Looking forward, our main focus must be, first, to continue to raise awareness among the steelworkers who may be affected. All firms that gave advice to transfer should verifiably send out a letter written by the FCA, strongly advising them to get the advice looked at and reminding them that they may be entitled to a form of financial top-up if they come forward. We will keep pressing the FSCS and FCA to offer the level of compensation package that the men who have come forward deserve and are due. We will also focus relentlessly on ensuring that unscrupulous advisers are exposed for what they are, and that every bit of insurance that they owe is claimed.
Secondly, we must do all we can to achieve legislative change. We need to ensure that individuals are automatically enrolled in new schemes, not left to be picked off mercilessly by rogue financial advisers in an environment that is characterised by uncertainty. Thirdly, we need to ensure that regulators do their jobs.

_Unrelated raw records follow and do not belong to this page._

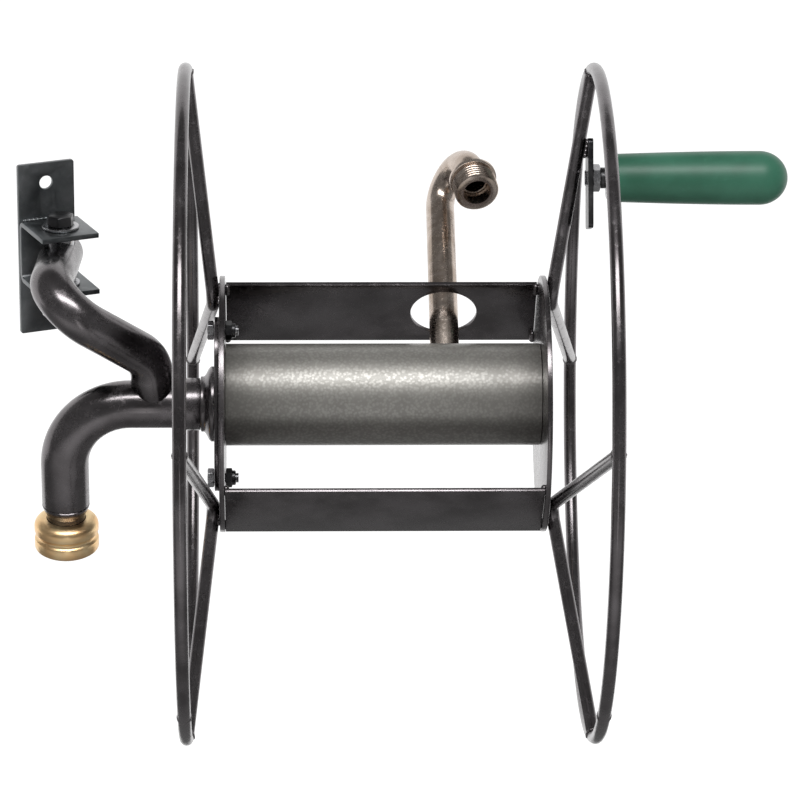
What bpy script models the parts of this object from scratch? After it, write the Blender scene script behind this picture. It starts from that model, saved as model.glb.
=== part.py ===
"""Wall-mounted swivel hose reel at real size, in metres, with +Z up.

The origin is the centre of the wall plate's back face. The wall is on the +Y side, and the reel
stands out towards -Y. The arm turns about an upright bolt in the wall bracket. The reel turns
about the inlet pipe, which is fixed in the arm and runs into the drum as its axle.

Angles round the axle are measured from the top of the reel towards its back.
"""

import math

import bmesh
import bpy
from mathutils import Matrix, Vector

MM = 0.001

# Gap between pieces that touch, are welded together, or turn in one another
GAP = 0.3 * MM

# Wall plate
PLATE_WIDTH = 35.5 * MM
PLATE_HEIGHT = 106 * MM
PLATE_THICK = 3 * MM
PLATE_HOLE_D = 8.3 * MM
PLATE_HOLE_SPACING = 81.2 * MM

# Yoke on the plate, and the upright bolt through its ears
YOKE_HEIGHT = 38.1 * MM
YOKE_THICK = 3 * MM
YOKE_DEPTH = 42 * MM  # from the plate's face to the front of the ears
PIVOT_OUT = 24 * MM  # bolt's axis from the plate's face
PIVOT_BOLT_D = 9.5 * MM
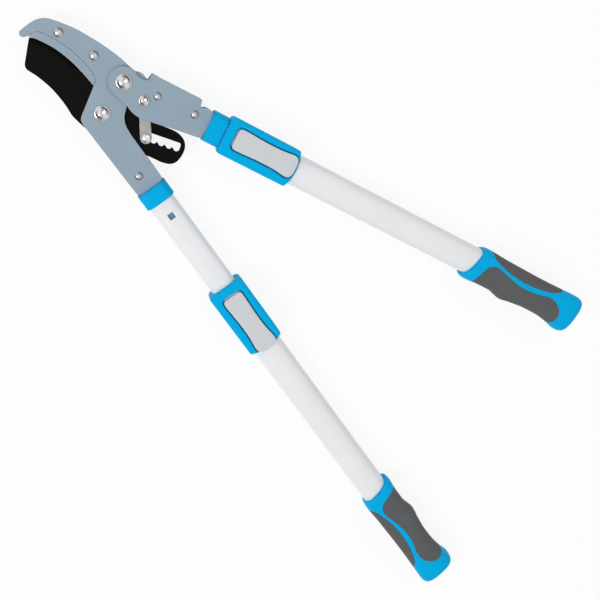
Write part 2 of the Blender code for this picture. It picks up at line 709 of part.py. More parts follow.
# ---------------------------------------------------------------- moving arm plates and tang
moving_plate_end = moving_collar_end - collar_length - fit_gap
moving_tongue_end = moving_collar_end + tongue_length
power_tongue = chord(hollow_half_w, hollow_half_h, hollow_corner, power_high) - fit_gap
neck = moving_plate_end
power_outline = (
    arc((0, 0), 14.9 * drawing_unit, 50, 255, 18)
    + smooth(drawn([(13.0, -19.5), (19.5, -22.8), (28.2, -24.3), (40.2, -23.0), (48.4, -21.7),
                    (63.0, -19.1)]), 2)
    + [Vector((neck - 0.0050, -0.0158)), Vector((neck - 0.0022, -0.0150)), Vector((neck, -0.0130)),
       Vector((neck, -power_tongue)), Vector((moving_tongue_end, -power_tongue)),
       Vector((moving_tongue_end, power_tongue)), Vector((neck, power_tongue)), Vector((neck, 0.0125)),
       Vector((neck - 0.0018, 0.0136)), Vector((neck - 0.0045, 0.0147)), Vector((neck - 0.0085, 0.0147)),
       Vector((neck - 0.0115, 0.0132))]
    + drawn([(78.0, 11.9), (77.4, 14.2), (76.3, 19.0), (75.2, 20.1), (32.0, 19.7), (30.0, 19.9),
             (23.0, 20.2), (21.8, 19.7)])
    + smooth(drawn([(20.3, 12.2), (16.6, 10.9), (13.0, 11.2)]), 2))
power_holes = [circle((0, 0), bolt_hole), circle(link_screw, link_hole)]
power_holes += [circle(p, arm_rivet_hole, 16) for p in moving_arm_rivets_at]
for side, low, high in (("front", power_low, power_high), ("rear", -power_high, -power_low)):
    extrude("power_plate_" + side, power_outline, low, high, plate_grey, power_holes, parent=moving_arm,
            chamfer=plate_chamfer, chamfer_sides=(1 if side == "front" else -1,))

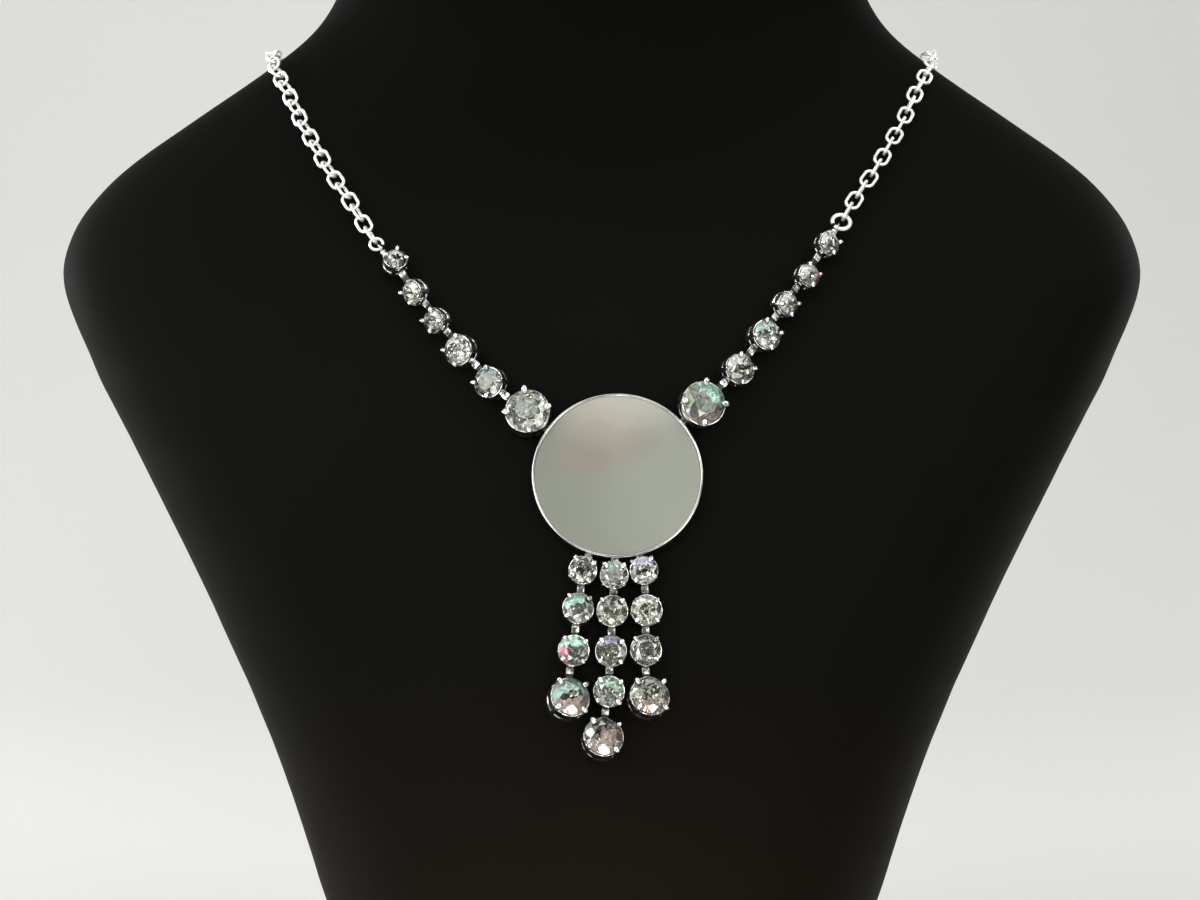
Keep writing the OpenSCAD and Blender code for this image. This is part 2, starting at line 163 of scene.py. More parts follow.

# The stones that flash, each flash a painted reflection in one tone: the tone, the side that flashes (0 to the
# right, 90 up), how far out from the middle it starts, in radii of the stone, and how strong it is
FLASHES = {
    "right_1": [("moss", 130, 0.4, 0.7), ("peach", -60, 0.35, 0.4), ("mint", 52, 0.42, 0.85)],
    "left_1": [("white", 130, 0.6, 0.4)],
    "left_2": [("sky", 100, 0.5, 0.5)],
    "left_3": [("white", 100, 0.55, 0.5)],
    "right_2": [("white", 125, 0.35, 0.7)],
    "right_3": [("sky", 115, 0.4, 0.8)],
    "right_4": [("lilac", -60, 0.5, 0.5), ("white", 120, 0.05, 0.8)],
    "right_5": [("white", 110, 0.2, 0.8), ("rose", -5, 0.5, 0.7)],
    "right_6": [("white", 120, 0.3, 0.8)],
    "left_4": [("white", 60, 0.5, 0.7)],
    "left_5": [("white", 75, 0.5, 0.7)],
    "left_6": [("white", 80, 0.3, 0.8)],
    "drop_left_2": [("mint", 112, 0.3, 0.85)],
    "drop_left_3": [("rose", 178, 0.5, 0.75), ("mint", 88, 0.3, 0.95)],
    "drop_left_4": [("peach", -88, 0.05, 0.7), ("sky", 105, 0.2, 0.7), ("mint", 62, 0.45, 0.7)],
    "drop_centre_1": [("mint", 90, 0.55, 0.5)],
    "drop_centre_3": [("lilac", 100, 0.5, 0.5)],
    "drop_centre_4": [("mint", 70, 0.25, 0.6)],
    "drop_centre_5": [("peach", -55, -0.1, 0.65)],
    "drop_right_1": [("lilac", 95, 0.45, 0.7)],
    "drop_right_2": [("white", 95, 0.5, 0.6)],
    "drop_right_4": [("peach", -80, 0.0, 0.5)],
}

# The one bright spark of a stone, a painted glint that the small warm light also lights: where it lies, in radii
# to the right and up, and how far it reaches; then how much of its facets the coat covers
SPARKS = {"drop_left_4": (0.06, -0.63, 0.28), "drop_right_4": (0.03, -0.6, 0.22), "drop_centre_5": (0.07, -0.6, 0.24)}
SPARK_SHARE = 1.8

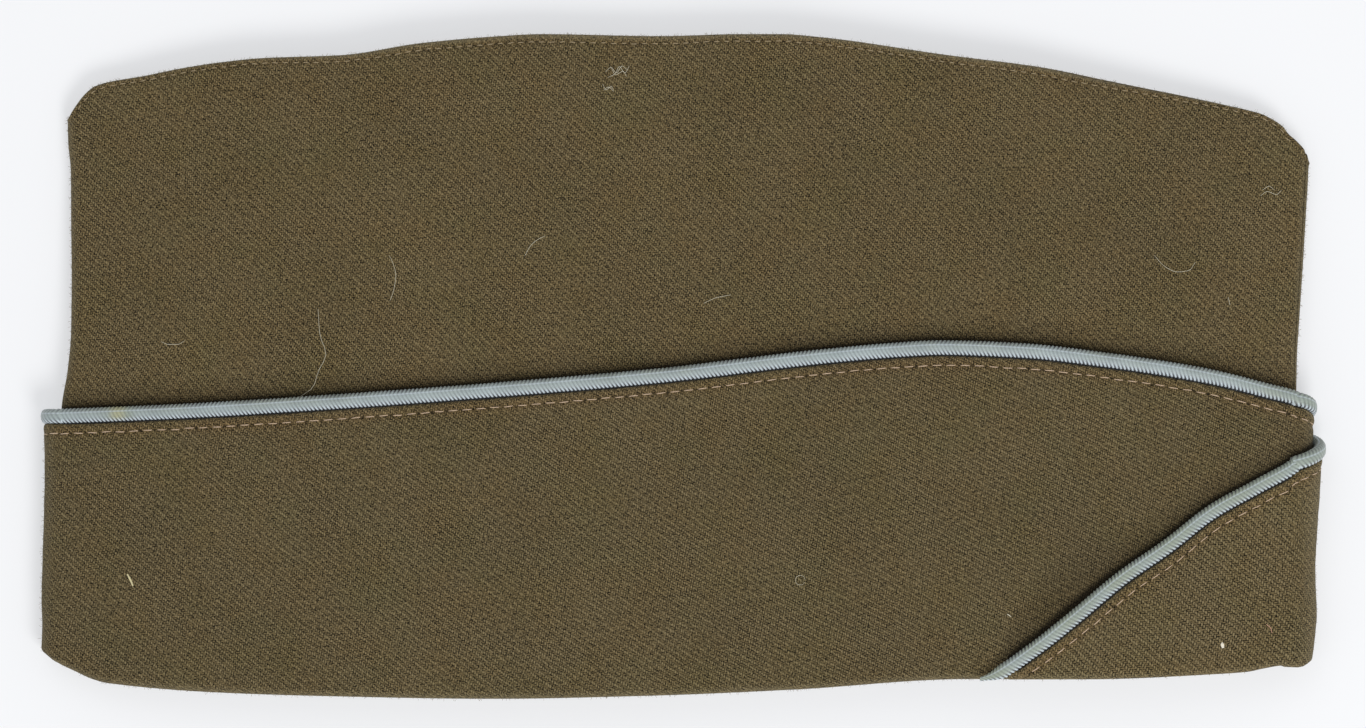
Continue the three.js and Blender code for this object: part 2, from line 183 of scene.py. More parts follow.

Why the advisers that I mentioned were allowed to remain on the FCA website while under investigation seriously needs looking into.
Finally, it is worth noting that this issue does not affect steelworkers alone, and that pension mis-selling pay-outs in 2018 hit a whopping £40 million—double the figure for 2017. This is a national issue across many sectors, and it is up to the FCA and the Government to stand up and stick by workers and pensioners who have been wrongly advised, and do all they can to improve regulation and legislation for future generations. I look forward to working with those in this room on all of those challenges, and I thank hon. Members for their attention.